Aiken’s story also reflects elements of the traditional swan-maiden myth, in which a man gains control over a woman by preventing her from returning to her natural swan form. The Japanese folk tale of Hagoromo features a fisherman who steals the feathered robe of a divine spirit, forcing her to remain in her human form and coercing her into marriage. In the Urvashi folk tale from the Hindu Mahabharata, a king forces a divine Apsara to marry him, and she transforms into a swan to escape. In each of these renditions, the relationship between the man and swan is defined by control, establishing a familiar framework that Aiken modernizes.
Aiken diverges from these traditions by changing how Mr.

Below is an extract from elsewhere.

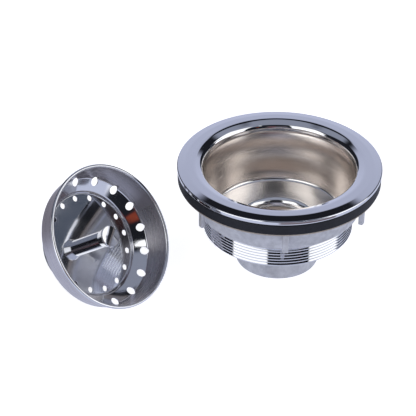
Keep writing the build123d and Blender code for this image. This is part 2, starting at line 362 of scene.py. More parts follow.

Peters’s first wish functions and how his relationship with Leita is resolved. In traditional swan-maiden tales, the male character often functions as an explicit antagonist enacting deliberate control over his swan companion. In Aiken’s version, Mr. Peters unknowingly transforms Leita. He also does not attempt to maintain control over her, actively searching for ways to make her happy in her new life and offering to use a wish to secure her happiness. In the end, he relinquishes control entirely and, in doing so, preserves his mutual relationship with Leita. Aiken also subverts the three-wish structure through Mr. Peters’s moral development. Rather than wasting his wishes impulsively or suffering punishing consequences, Mr. Peters uses his second wish to undo the harm caused by the first and chooses not to use the third. His humility distinguishes him from traditional fairy-tale figures, who fail to learn as quickly from their wishes or fail to willingly relinquish control.